I quattro perlustratori della terra

“C’erano cavalli rossi, sauri e bianchi”. – Zc 1:8.

“Questi sono quelli che il Signore ha mandati a percorrere la terra. – Zc 1:10.

“Ecco quattro carri che uscivano”. – Zc 6:1.

“Questi sono i quattro venti del cielo”. – Zc 6:5.

“Andate, percorrete la terra!» Ed essi percorsero la terra”. – Zc 6:7.

“Al primo carro c’erano dei cavalli rossi”. – Zc 6:2. “I rossi escono e chiedono di andare a percorrere la terra”. – Zc 6:7.
“Al secondo carro dei cavalli neri”. – Zc 6:2. “Il carro dai cavalli neri va verso il paese del settentrione”. – Zc 6:6.
“Al terzo carro dei cavalli bianchi”. – Zc 6:3. “I cavalli bianchi lo seguono”. – Zc 6:6.
“Al quarto carro dei cavalli chiazzati di rosso”. – Zc 6:3. “I chiazzati vanno verso il paese del sud”. – – Zc 6:6.

 

  Il cavallo bianco. Possiamo a questo punto identificare il cavallo bianco. Facendo parte dei quattro, di cui è il primo, deve indicare qualcosa che anticipa il resto, e in particolare che avviene prima che sia tolta la pace dalla terra (cosa che farà il secondo cavaliere). “Colui che lo cavalcava aveva un arco; e gli fu data una corona, ed egli venne fuori da vincitore, e per vincere” (Ap 6:2). L’arco ci aiuta nell’identificazione. La cavalleria costituita da abilissimi arcieri era tipica dei parti. I loro arcieri usavano l’arco composito, costituito da una impugnatura corta con i flettenti composti di corno, con parti rigide in legno, il tutto resinato e ricoperto da tendini animali; con questa struttura i flettenti potevano essere caricati molto e, una volta rilasciati, scoccavano degli strali micidiali. Questa tecnica efficacissima era nota come tiro alla partica.

 

 


L’impero dei parti al tempo di Giovanni

L’Impero Partico (247 a. E. V. – 224 E. V.) era una delle maggiori potenze politiche e culturali iraniche nell’antica Persia. Nel secondo secolo a. E. V. l’impero dei parti si espanse a dismisura conquistando la Media e la Mesopotamia. Un trattato con l’Impero Romano stabilì il fiume Eufrate quale confine tra i due imperi.

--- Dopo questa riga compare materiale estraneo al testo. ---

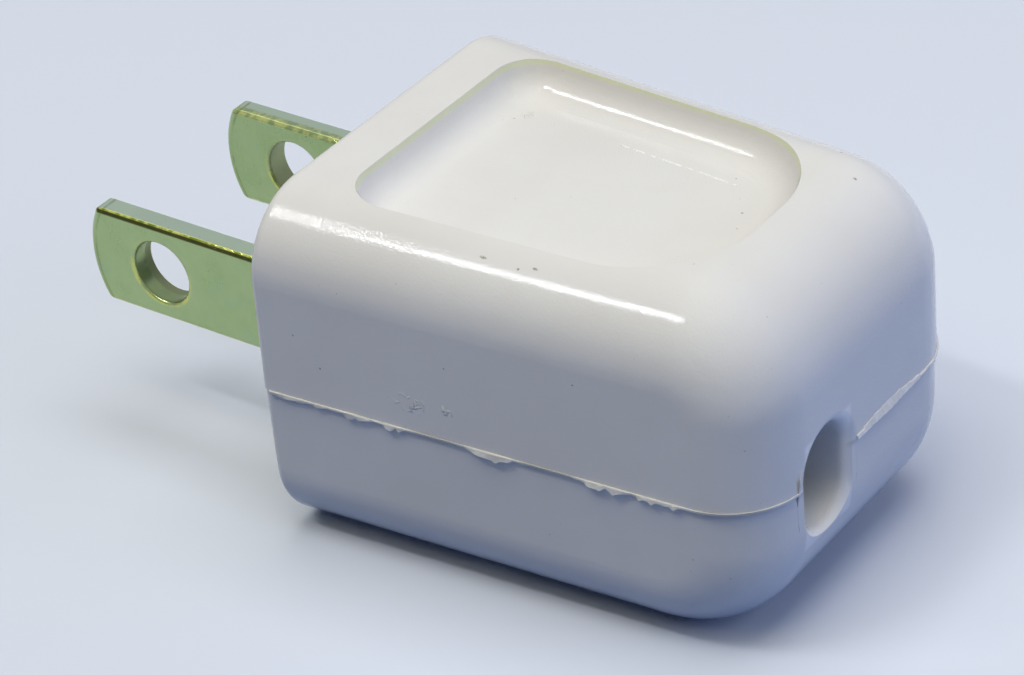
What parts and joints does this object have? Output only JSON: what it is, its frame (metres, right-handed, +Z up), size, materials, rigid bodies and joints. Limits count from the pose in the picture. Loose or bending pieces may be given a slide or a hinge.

   Una collisione, tuttavia, tra le due potenze mondiali era inevitabile. Nel 53 della nostra èra il generale romano Marco Licinio Crasso fece una spedizione contro i parti, alla disperata ricerca di oro per finanziare le campagne militari romane. Fu l’inizio di un conflitto che durò tre secoli. La cavalleria pesante corazzata, costituita dai catafratti (cavalieri ricoperti da corazza in ferro, compresi i cavalli, che combattevano a lancia in resta, ma equipaggiati anche di arco e frecce), appoggiata dalla cavalleria leggera, costituita da arcieri a cavallo, diede non pochi problemi ai romani.

   Gli imperatori romani Augusto e Nerone avevano scelto una politica prudente con la Partia, ma gli imperatori romani successivi si posero l’obbiettivo di conquistare la Mesopotamia, cuore dell’Impero dei parti. Per combattere i parti, i romani si dotarono anche’essi di reggimenti di arcieri a cavallo. Le ostilità tra Roma e la Partia ripresero vigore all’inizio del secondo secolo della nostra èra, quando i parti, ormai prossimi al disfacimento, fecero la pace con Roma.

   Al tempo di Giovanni (fine del primo secolo) i parti attraversarono ripetutamente il confine romano orientale, suscitando terrore tra i romani e speranze nelle popolazioni succubi di Roma, compresa la Giudea.

   Il cavallo bianco cavalcato da un arciere incoronato che “venne fuori da vincitore, e per vincere” (Ap 6:2) ben rappresentava i parti.